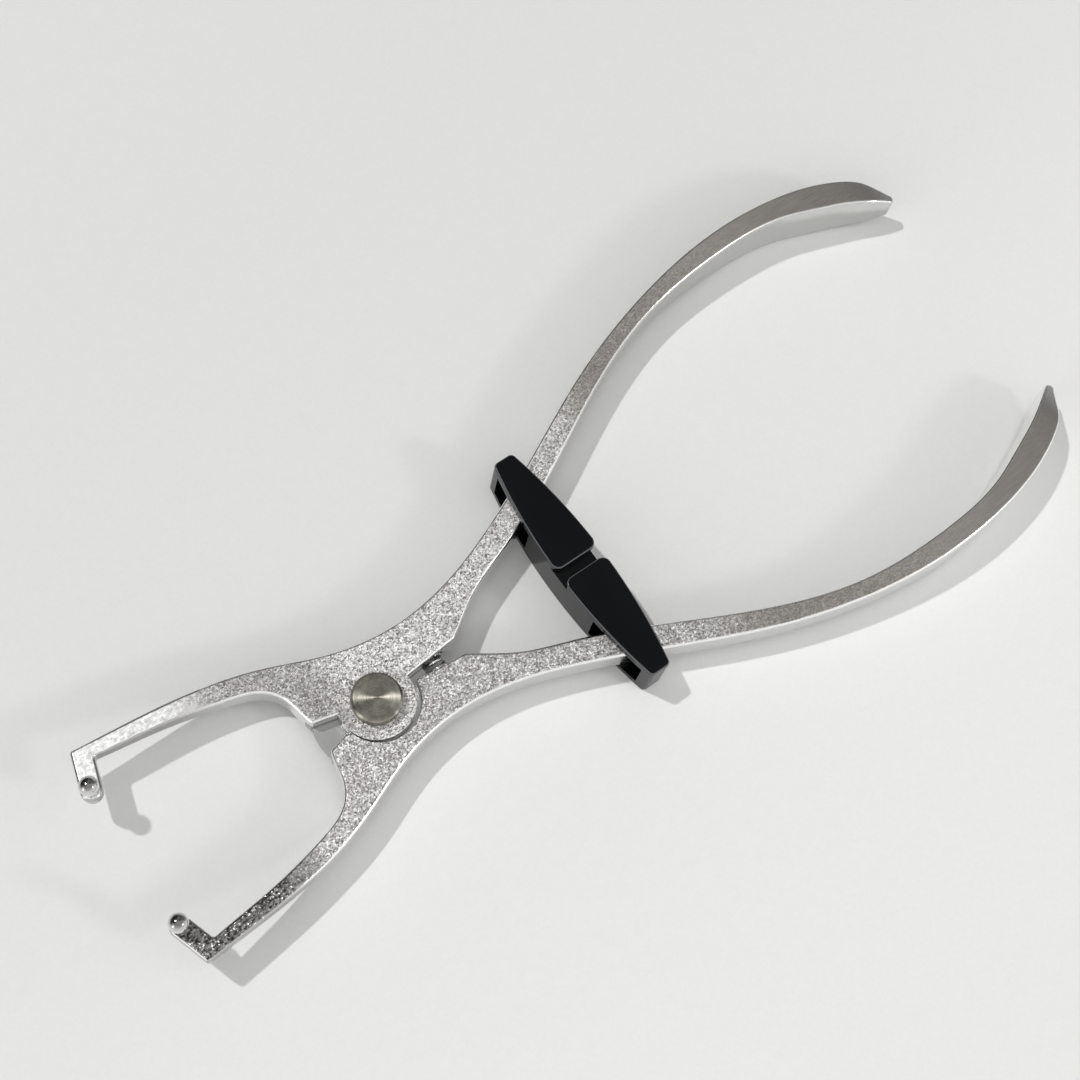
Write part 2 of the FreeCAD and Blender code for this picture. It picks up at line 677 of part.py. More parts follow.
def rectangle(low_x, low_y, high_x, high_y):
    """Return a closed rectangle."""
    return closed_loop([Vector(low_x, low_y, 0), Vector(high_x, low_y, 0),
                        Vector(high_x, high_y, 0), Vector(low_x, high_y, 0)])


def slider():
    """Build the lock slider: two plates joined by a web and end walls, the top plate split."""
    name = "slider"
    body = new_body(name)
    web, wall = web_spread(), wall_spread()
    plan = new_sketch(body, name + "_plan", "XY_Plane", slider_plan(wall + size("slider_wall")))
    pad(body, plan, name + "_block", "sizes.slider_height")

    split = size("split_width") / 2
    front, rear = SLIDER_REACH - size("slider_depth"), SLIDER_REACH + size("slider_depth")
    ceiling = MID_LEVEL + " + sizes.lever_thick / 2 + sizes.plate_play"
    floor = MID_LEVEL + " - sizes.lever_thick / 2 - sizes.plate_play"
    height = "sizes.lever_thick + 2 * sizes.plate_play"
    cut_split = new_sketch(body, name + "_split_outline", "XY_Plane",
                           rectangle(front, -split, rear, split), ceiling)
    pocket(body, cut_split, name + "_split", "sizes.slider_height", reverse=True)
    rounded(body, name + "_corners", lambda e: is_upright(e) and not beside_slot(e), "slider_round")
    rounded(body, name + "_slot_corners", lambda e: is_upright(e) and beside_slot(e), "slot_round")
    for sense, label in ((1, "upper"), (-1, "lower")):
        inner, outer = sorted((sense * web, sense * wall))
        window = new_sketch(body, "%s_%s_window_outline" % (name, label), "XY_Plane",
                            rectangle(front, inner, rear, outer), floor)
        pocket(body, window, "%s_%s_window" % (name, label), height, reverse=True)
    back = SLIDER_REACH + size("slider_depth") / 2 - size("web_setback")
    setback = new_sketch(body, name + "_web_outline", "XY_Plane", rectangle(back, -web, rear, web), floor)
    pocket(body, setback, name + "_web", height, reverse=True)
    rounded(body, name + "_edges", is_slider_rim, "slider_edge")
    return body


def beside_slot(edge):
    """Tell whether an upright edge of the slider stands at the slot of its top plate."""
    return abs(abs(edge.Vertexes[0].Point.y) - size("split_width") / 2) < 0.1


def is_slider_rim(edge):
    """Tell whether an edge runs round the slider's outer top or bottom face."""
    low, high = edge.BoundBox.ZMin, edge.BoundBox.ZMax
    at_top = abs(low - size("slider_height")) < 1e-3 and abs(high - size("slider_height")) < 1e-3
    at_foot = abs(low) < 1e-3 and abs(high) < 1e-3
    return at_top or at_foot


# Build, check and write every piece

PIECES = [upper_lever(), lower_lever(), pivot_barrel(), pivot_screw(), spring(), slider()]
DOC.recompute()

for item in DOC.Objects:
    if "Invalid" in item.State or "Error" in item.State:
        raise RuntimeError("%s failed: %s" % (item.Name, item.State))

os.makedirs("parts", exist_ok=True)
for piece in PIECES:
    shape = piece.Shape
    if shape.isNull() or not shape.isValid() or len(shape.Solids) != 1:
        raise RuntimeError("%s has no single valid solid" % piece.Label)
    shape.exportStep(os.path.join("parts", piece.Label + ".step"))
    print(piece.Label, round(shape.Volume, 2), [round(v, 2) for v in (
        shape.BoundBox.XMin, shape.BoundBox.XMax, shape.BoundBox.YMin, shape.BoundBox.YMax,
        shape.BoundBox.ZMin, shape.BoundBox.ZMax)])
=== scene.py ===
"""Looks for the expanding separator pliers: blasted steel levers, turned pivot, wire spring, black slider."""

import logging
import math
from dataclasses import dataclass, field
from enum import Enum
from typing import Any

import bpy
from mathutils import Matrix, Vector


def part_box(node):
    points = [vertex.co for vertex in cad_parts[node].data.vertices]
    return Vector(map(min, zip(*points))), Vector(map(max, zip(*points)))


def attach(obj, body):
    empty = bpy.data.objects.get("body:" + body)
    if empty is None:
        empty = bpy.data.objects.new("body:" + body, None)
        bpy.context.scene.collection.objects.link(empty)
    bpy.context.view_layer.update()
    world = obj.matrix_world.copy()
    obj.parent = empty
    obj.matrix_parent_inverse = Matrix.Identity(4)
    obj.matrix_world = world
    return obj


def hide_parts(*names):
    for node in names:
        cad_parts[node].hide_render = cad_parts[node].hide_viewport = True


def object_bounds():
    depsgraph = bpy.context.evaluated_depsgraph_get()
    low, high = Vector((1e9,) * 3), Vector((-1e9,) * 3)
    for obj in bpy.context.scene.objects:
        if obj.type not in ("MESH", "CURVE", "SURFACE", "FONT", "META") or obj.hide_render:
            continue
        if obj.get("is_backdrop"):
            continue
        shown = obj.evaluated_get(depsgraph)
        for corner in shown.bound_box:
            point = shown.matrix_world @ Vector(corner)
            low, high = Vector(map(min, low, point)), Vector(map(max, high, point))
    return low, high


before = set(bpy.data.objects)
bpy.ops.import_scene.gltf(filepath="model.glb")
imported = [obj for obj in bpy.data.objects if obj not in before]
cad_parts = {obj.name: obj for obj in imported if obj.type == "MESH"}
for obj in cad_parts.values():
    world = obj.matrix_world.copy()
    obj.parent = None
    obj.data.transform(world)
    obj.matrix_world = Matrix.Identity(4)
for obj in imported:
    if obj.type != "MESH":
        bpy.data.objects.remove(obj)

LOG = logging.getLogger("pliers")
MM = 0.001

Colour = tuple[float, float, float]
Point = tuple[float, float, float]
Range = tuple[Any, Any]
Socket = bpy.types.NodeSocket


class Node(Enum):
    """The CAD nodes of the pliers."""

    UPPER_LEVER = "upper_lever"
    LOWER_LEVER = "lower_lever"
    PIVOT_BARREL = "pivot_barrel"
    PIVOT_SCREW = "pivot_screw"
    SPRING = "spring"
    SLIDER = "slider"


class Body(Enum):
    """The body that the new spring rides on."""

    PIVOT = "pivot"


class Fade(Enum):
    """How a value goes from one end of its range to the other."""

    STRAIGHT = "LINEAR"
    SMOOTH = "SMOOTHSTEP"


def metres(point: Point) -> Vector:
    """Return a point given in millimetres as metres."""
    return Vector(point) * MM


@dataclass(frozen=True)
class Grain:
    """A noise pattern: its size in millimetres, how it is drawn out, and its finer octaves."""

    size: float
    stretch: Point = (1.0, 1.0, 1.0)
    detail: float = 2.0
    roughness: float = 0.5


class Tree:
    """A node tree that is built step by step."""

    def __init__(self, tree: bpy.types.NodeTree) -> None:
        """Take the tree to build in."""
        self.tree = tree

    def add(self, kind: str, **settings: Any) -> bpy.types.Node:
        """Add a node and set its properties.

        Args:
            kind: the node's type.
            settings: properties by name.

        Returns:
            The new node.
        """
        made = self.tree.nodes.new(kind)
        for key, value in settings.items():
            setattr(made, key, value)
        return made

    def link(self, source: Socket, target: Socket) -> None:
        """Join two sockets."""
        self.tree.links.new(source, target)

    def feed(self, target: Socket, value: Any) -> None:
        """Give an input its value.

        Args:
            target: the input.
            value: a socket or a constant.
        """
        if isinstance(value, bpy.types.NodeSocket):
            self.link(value, target)
        else:
            target.default_value = value

    def maths(self, operation: str, first: Any, second: Any = None) -> Socket:
        """Add a Math node.

        Args:
            operation: the node's operation.
            first: a socket or a number.
            second: a socket or a number, where the operation takes two.

        Returns:
            The node's output.
        """
        made = self.add("ShaderNodeMath", operation=operation)
        self.feed(made.inputs[0], first)
        if second is not None:
            self.feed(made.inputs[1], second)
        return made.outputs[0]

    def times(self, first: Any, second: Any) -> Socket:
        """Return the product of two values, each a socket or a number."""
        return self.maths("MULTIPLY", first, second)

    def plus(self, first: Any, second: Any) -> Socket:
        """Return the sum of two values, each a socket or a number."""
        return self.maths("ADD", first, second)

    def ranged(self, source: Socket, given: Range, wanted: Range, fade: Fade) -> Socket:
        """Carry a value from one range to another.

        Args:
            source: the value.
            given: the range it comes in, as sockets or numbers.
            wanted: the range to carry it to, as sockets or numbers.
            fade: how it goes from end to end.

        Returns:
            The carried value.
        """
        made = self.add("ShaderNodeMapRange", interpolation_type=fade.value)
        self.link(source, made.inputs["Value"])
        for label, value in zip(("From Min", "From Max", "To Min", "To Max"), (*given, *wanted)):
            self.feed(made.inputs[label], value)
        return made.outputs["Result"]

    def towards(self, source: Socket, direction: Point) -> Socket:
        """Return how far a vector goes along a direction.

        Args:
            source: the vector.
            direction: the direction, of length 1.

        Returns:
            The length along it.
        """
        made = self.add("ShaderNodeVectorMath", operation="DOT_PRODUCT")
        self.link(source, made.inputs[0])
        made.inputs[1].default_value = direction
        return made.outputs["Value"]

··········

Extract the lines from the line with "# Build, check and write every piece" to the line with "depsgraph = bpy.context.evaluated_depsgraph_get()", inclusive, reproducing them exactly and leaving out every other line.

*Complete answer:*
# Build, check and write every piece

PIECES = [upper_lever(), lower_lever(), pivot_barrel(), pivot_screw(), spring(), slider()]
DOC.recompute()

for item in DOC.Objects:
    if "Invalid" in item.State or "Error" in item.State:
        raise RuntimeError("%s failed: %s" % (item.Name, item.State))

os.makedirs("parts", exist_ok=True)
for piece in PIECES:
    shape = piece.Shape
    if shape.isNull() or not shape.isValid() or len(shape.Solids) != 1:
        raise RuntimeError("%s has no single valid solid" % piece.Label)
    shape.exportStep(os.path.join("parts", piece.Label + ".step"))
    print(piece.Label, round(shape.Volume, 2), [round(v, 2) for v in (
        shape.BoundBox.XMin, shape.BoundBox.XMax, shape.BoundBox.YMin, shape.BoundBox.YMax,
        shape.BoundBox.ZMin, shape.BoundBox.ZMax)])
=== scene.py ===
"""Looks for the expanding separator pliers: blasted steel levers, turned pivot, wire spring, black slider."""

import logging
import math
from dataclasses import dataclass, field
from enum import Enum
from typing import Any

import bpy
from mathutils import Matrix, Vector


def part_box(node):
    points = [vertex.co for vertex in cad_parts[node].data.vertices]
    return Vector(map(min, zip(*points))), Vector(map(max, zip(*points)))


def attach(obj, body):
    empty = bpy.data.objects.get("body:" + body)
    if empty is None:
        empty = bpy.data.objects.new("body:" + body, None)
        bpy.context.scene.collection.objects.link(empty)
    bpy.context.view_layer.update()
    world = obj.matrix_world.copy()
    obj.parent = empty
    obj.matrix_parent_inverse = Matrix.Identity(4)
    obj.matrix_world = world
    return obj


def hide_parts(*names):
    for node in names:
        cad_parts[node].hide_render = cad_parts[node].hide_viewport = True


def object_bounds():
    depsgraph = bpy.context.evaluated_depsgraph_get()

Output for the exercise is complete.